From the listing below, tally the lines that include "bodies". Return only the total.
+-------+
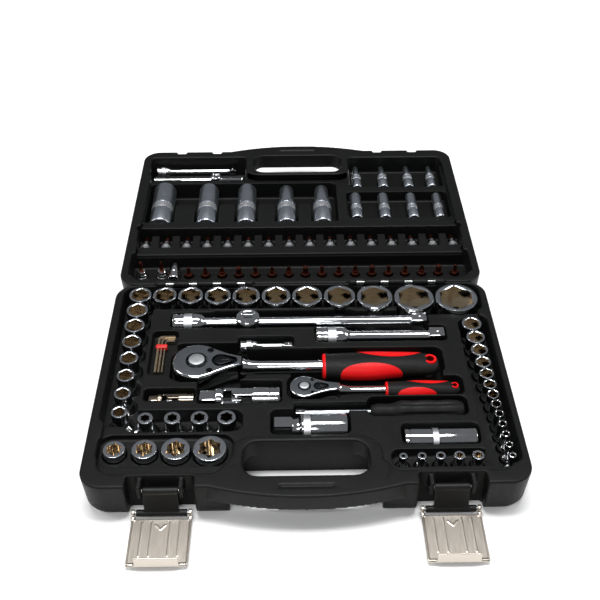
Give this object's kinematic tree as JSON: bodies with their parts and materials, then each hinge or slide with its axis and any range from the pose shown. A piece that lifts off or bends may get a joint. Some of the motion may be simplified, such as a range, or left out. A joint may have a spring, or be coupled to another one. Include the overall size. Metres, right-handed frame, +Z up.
{
  "type": "socket wrench set in case",
  "caption": "Half-inch and quarter-inch drive socket wrench set with ratchets, bars, joints and bits in a hinged moulded carry case with steel latches.",
  "frame": {"origin": "centre of the base half's flat underside, on the surface that the open case lies on", "axes": "+Z up; +X along the hinge; +Y from the base half towards the opened lid half"},
  "size_m": [0.38, 0.5954, 0.043],
  "materials": {
    "case_plastic": "blow-moulded black polyethylene, fine matt grain",
    "steel": "bright drawn steel",
    "link_plastic": "injection-moulded black nylon, satin",
    "spring_steel": "nickel-plated sheet steel, faint warm tone",
    "satin_chrome": "satin chrome plate",
    "grip_black": "black over-moulded rubber, satin",
    "grip_red": "red over-moulded rubber, satin",
    "chrome": "polished chrome plate",
    "dark_steel": "blackened steel",
    "joint_steel": "warm-toned plated steel",
    "insert_rubber": "black rubber sleeve",
    "key_steel": "warm-toned bare steel",
    "bit_steel": "dark red-brown coated tool steel"
  },
  "bodies": {
    "case_base": {"base_shell": "case_plastic", "hinge_pins": "steel", "latch_case_pins": "steel"},
    "case_lid": {"lid_shell": "case_plastic"},
    "link_left": {"latch_link_left": "link_plastic"},
    "link_right": {"latch_link_right": "link_plastic"},
    "latch_left": {"latch_plate_left": "spring_steel", "latch_plate_pin_left": "steel"},
    "latch_right": {"latch_plate_right": "spring_steel", "latch_plate_pin_right": "steel"},
    "ratchet_half": {"ratchet_half_head": "satin_chrome", "ratchet_half_grip": "grip_black", "ratchet_half_inlays": "grip_red", "ratchet_half_screws": "dark_steel"},
    "ratchet_half_gear": {"ratchet_half_drive": "steel"},
    "ratchet_half_release": {"ratchet_half_button": "chrome"},
    "ratchet_half_reverser": {"ratchet_half_lever": "dark_steel", "ratchet_half_pawl": "steel"},
    "ratchet_quarter": {"ratchet_quarter_head": "satin_chrome", "ratchet_quarter_grip": "grip_black", "ratchet_quarter_inlays": "grip_red", "ratchet_quarter_screws": "dark_steel"},
    "ratchet_quarter_gear": {"ratchet_quarter_drive": "steel"},
    "ratchet_quarter_release": {"ratchet_quarter_button": "chrome"},
    "ratchet_quarter_reverser": {"ratchet_quarter_lever": "dark_steel", "ratchet_quarter_pawl": "steel"},
    "long_extension": {"extension_250": "chrome"},
    "t_head_half": {"sliding_t_head": "chrome"},
    "short_extension": {"extension_125": "chrome"},
    "mini_extension": {"extension_50": "chrome"},
    "spinner": {"spinner_shank": "chrome", "spinner_grip": "grip_black"},
    "joint_half": {"joint_half_fork": "chrome"},
    "joint_half_spider": {"joint_half_cross": "steel"},
    "joint_half_end": {"joint_half_socket": "chrome"},
    "joint_quarter": {"joint_quarter_fork": "joint_steel"},
    "joint_quarter_spider": {"joint_quarter_cross": "steel"},
    "joint_quarter_end": {"joint_quarter_socket": "joint_steel"},
    "plug_sockets": {"spark_plug_socket_21": "chrome", "spark_plug_socket_16": "chrome", "spark_plug_rubbers": "insert_rubber"},
    "keys": {"hex_keys": "key_steel", "hex_key_clip": "grip_red"},
    "back_row": {"sockets_back_row": "chrome"},
    "side_row": {"sockets_side_row": "chrome"},
    "tall_stars": {"star_sockets_tall": "chrome"},
    "low_stars": {"star_sockets_low": "chrome"},
    "quarter_row": {"sockets_quarter": "chrome"},
    "quarter_stars": {"star_sockets_quarter": "chrome"},
    "quarter_extension": {"extension_100": "chrome"},
    "t_bar": {"t_bar_quarter": "chrome"},
    "t_bar_head": {"t_head_quarter": "chrome"},
    "deep_half_row": {"deep_sockets_half": "satin_chrome"},
    "deep_near_row": {"deep_sockets_quarter_near": "satin_chrome"},
    "deep_far_row": {"deep_sockets_quarter_far": "satin_chrome"},
    "bit_socket_row": {"bit_sockets": "chrome", "bit_socket_tips": "bit_steel"},
    "loose_bits": {"bits_8mm": "bit_steel"},
    "adaptor": {"bit_adaptor": "chrome"}
  },
  "joints": [
    {"name": "lid_hinge", "type": "hinge", "parent": "case_base", "child": "case_lid", "pos_m": [0, 0.133, 0.04], "axis": [-1, 0, 0], "range_deg": [-180, 0]},
    {"name": "link_left_swing", "type": "hinge", "parent": "case_base", "child": "link_left", "pos_m": [-0.122, -0.127, 0.028], "axis": [1, 0, 0], "range_deg": [-8, 0]},
    {"name": "latch_left_swing", "type": "hinge", "parent": "link_left", "child": "latch_left", "pos_m": [-0.122, -0.1335, 0.007], "axis": [1, 0, 0], "range_deg": [-82, 0]},
    {"name": "link_right_swing", "type": "hinge", "parent": "case_base", "child": "link_right", "pos_m": [0.122, -0.127, 0.028], "axis": [1, 0, 0], "range_deg": [-8, 0]},
    {"name": "latch_right_swing", "type": "hinge", "parent": "link_right", "child": "latch_right", "pos_m": [0.122, -0.1335, 0.007], "axis": [1, 0, 0], "range_deg": [-82, 0]},
    {"name": "ratchet_half_lift", "type": "slide", "parent": "case_base", "child": "ratchet_half", "axis": [0, 0, 1], "range_m": [0, 0.05]},
    {"name": "ratchet_quarter_lift", "type": "slide", "parent": "case_base", "child": "ratchet_quarter", "axis": [0, 0, 1], "range_m": [0, 0.05]},
    {"name": "long_extension_lift", "type": "slide", "parent": "case_base", "child": "long_extension", "axis": [0, 0, 1], "range_m": [0, 0.05]},
    {"name": "short_extension_lift", "type": "slide", "parent": "case_base", "child": "short_extension", "axis": [0, 0, 1], "range_m": [0, 0.05]},
    {"name": "mini_extension_lift", "type": "slide", "parent": "case_base", "child": "mini_extension", "axis": [0, 0, 1], "range_m": [0, 0.05]},
    {"name": "spinner_lift", "type": "slide", "parent": "case_base", "child": "spinner", "axis": [0, 0, 1], "range_m": [0, 0.05]},
    {"name": "joint_half_lift", "type": "slide", "parent": "case_base", "child": "joint_half", "axis": [0, 0, 1], "range_m": [0, 0.05]},
    {"name": "joint_quarter_lift", "type": "slide", "parent": "case_base", "child": "joint_quarter", "axis": [0, 0, 1], "range_m": [0, 0.05]},
    {"name": "plug_sockets_lift", "type": "slide", "parent": "case_base", "child": "plug_sockets", "axis": [0, 0, 1], "range_m": [0, 0.05]},
    {"name": "keys_lift", "type": "slide", "parent": "case_base", "child": "keys", "axis": [0, 0, 1], "range_m": [0, 0.05]},
    {"name": "back_row_lift", "type": "slide", "parent": "case_base", "child": "back_row", "axis": [0, 0, 1], "range_m": [0, 0.05]},
    {"name": "side_row_lift", "type": "slide", "parent": "case_base", "child": "side_row", "axis": [0, 0, 1], "range_m": [0, 0.05]},
    {"name": "tall_stars_lift", "type": "slide", "parent": "case_base", "child": "tall_stars", "axis": [0, 0, 1], "range_m": [0, 0.05]},
    {"name": "low_stars_lift", "type": "slide", "parent": "case_base", "child": "low_stars", "axis": [0, 0, 1], "range_m": [0, 0.05]},
    {"name": "quarter_row_lift", "type": "slide", "parent": "case_base", "child": "quarter_row", "axis": [0, 0, 1], "range_m": [0, 0.05]},
    {"name": "quarter_stars_lift", "type": "slide", "parent": "case_base", "child": "quarter_stars", "axis": [0, 0, 1], "range_m": [0, 0.05]},
    {"name": "quarter_extension_lift", "type": "slide", "parent": "case_lid", "child": "quarter_extension", "axis": [0, 0, 1], "range_m": [0, 0.05]},
    {"name": "t_bar_lift", "type": "slide", "parent": "case_lid", "child": "t_bar", "axis": [0, 0, 1], "range_m": [0, 0.05]},
    {"name": "deep_half_row_lift", "type": "slide", "parent": "case_lid", "child": "deep_half_row", "axis": [0, 0, 1], "range_m": [0, 0.05]},
    {"name": "deep_near_row_lift", "type": "slide", "parent": "case_lid", "child": "deep_near_row", "axis": [0, 0, 1], "range_m": [0, 0.05]},
    {"name": "deep_far_row_lift", "type": "slide", "parent": "case_lid", "child": "deep_far_row", "axis": [0, 0, 1], "range_m": [0, 0.05]},
    {"name": "bit_socket_row_lift", "type": "slide", "parent": "case_lid", "child": "bit_socket_row", "axis": [0, 0, 1], "range_m": [0, 0.05]},
    {"name": "loose_bits_lift", "type": "slide", "parent": "case_lid", "child": "loose_bits", "axis": [0, 0, 1], "range_m": [0, 0.05]},
    {"name": "adaptor_lift", "type": "slide", "parent": "case_lid", "child": "adaptor", "axis": [0, 0, 1], "range_m": [0, 0.05]},
    {"name": "ratchet_half_spin", "type": "hinge", "parent": "ratchet_half", "child": "ratchet_half_gear", "pos_m": [-0.101, 0.021, 0.037], "axis": [0, 0, 1], "continuous": true},
    {"name": "ratchet_half_press", "type": "slide", "parent": "ratchet_half", "child": "ratchet_half_release", "axis": [0, 0, 1], "range_m": [-0.002, 0], "stiffness_N_per_m": 400, "springref_m": 0.001},
    {"name": "ratchet_half_reverse", "type": "hinge", "parent": "ratchet_half", "child": "ratchet_half_reverser", "pos_m": [-0.07846, 0.021, 0.037], "axis": [0, 0, 1], "range_deg": [-14, 14]},
    {"name": "ratchet_quarter_spin", "type": "hinge", "parent": "ratchet_quarter", "child": "ratchet_quarter_gear", "pos_m": [0.0005, -0.014, 0.036], "axis": [0, 0, 1], "continuous": true},
    {"name": "ratchet_quarter_press", "type": "slide", "parent": "ratchet_quarter", "child": "ratchet_quarter_release", "axis": [0, 0, 1], "range_m": [-0.0015, 0], "stiffness_N_per_m": 400, "springref_m": 0.001},
    {"name": "ratchet_quarter_reverse", "type": "hinge", "parent": "ratchet_quarter", "child": "ratchet_quarter_reverser", "pos_m": [0.01373, -0.014, 0.036], "axis": [0, 0, 1], "range_deg": [-14, 14]},
    {"name": "t_head_half_slide", "type": "slide", "parent": "long_extension", "child": "t_head_half", "axis": [1, 0, 0], "range_m": [-0.02, 0.09]},
    {"name": "t_bar_head_slide", "type": "slide", "parent": "t_bar", "child": "t_bar_head", "axis": [1, 0, 0], "range_m": [-0.062, 0.02]},
    {"name": "joint_half_pitch", "type": "hinge", "parent": "joint_half", "child": "joint_half_spider", "pos_m": [-0.062, -0.0195, 0.025], "axis": [0, -1, 0], "range_deg": [0, 60]},
    {"name": "joint_half_yaw", "type": "hinge", "parent": "joint_half_spider", "child": "joint_half_end", "pos_m": [-0.062, -0.0195, 0.025], "axis": [0, 0, 1], "range_deg": [-2, 2]},
    {"name": "joint_quarter_pitch", "type": "hinge", "parent": "joint_quarter", "child": "joint_quarter_spider", "pos_m": [-0.1234, -0.0215, 0.027], "axis": [0, -1, 0], "range_deg": [0, 60]},
    {"name": "joint_quarter_yaw", "type": "hinge", "parent": "joint_quarter_spider", "child": "joint_quarter_end", "pos_m": [-0.1234, -0.0215, 0.027], "axis": [0, 0, 1], "range_deg": [-2, 2]}
  ]
}
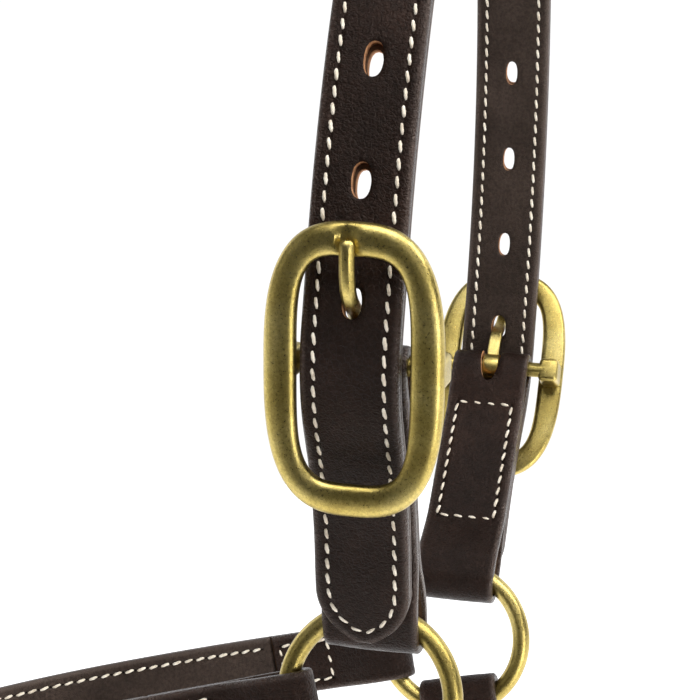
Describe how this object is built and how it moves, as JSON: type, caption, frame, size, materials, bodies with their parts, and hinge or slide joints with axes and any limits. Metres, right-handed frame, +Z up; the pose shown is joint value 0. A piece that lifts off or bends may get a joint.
+-------+
**EXPECTED OUTPUT:**
3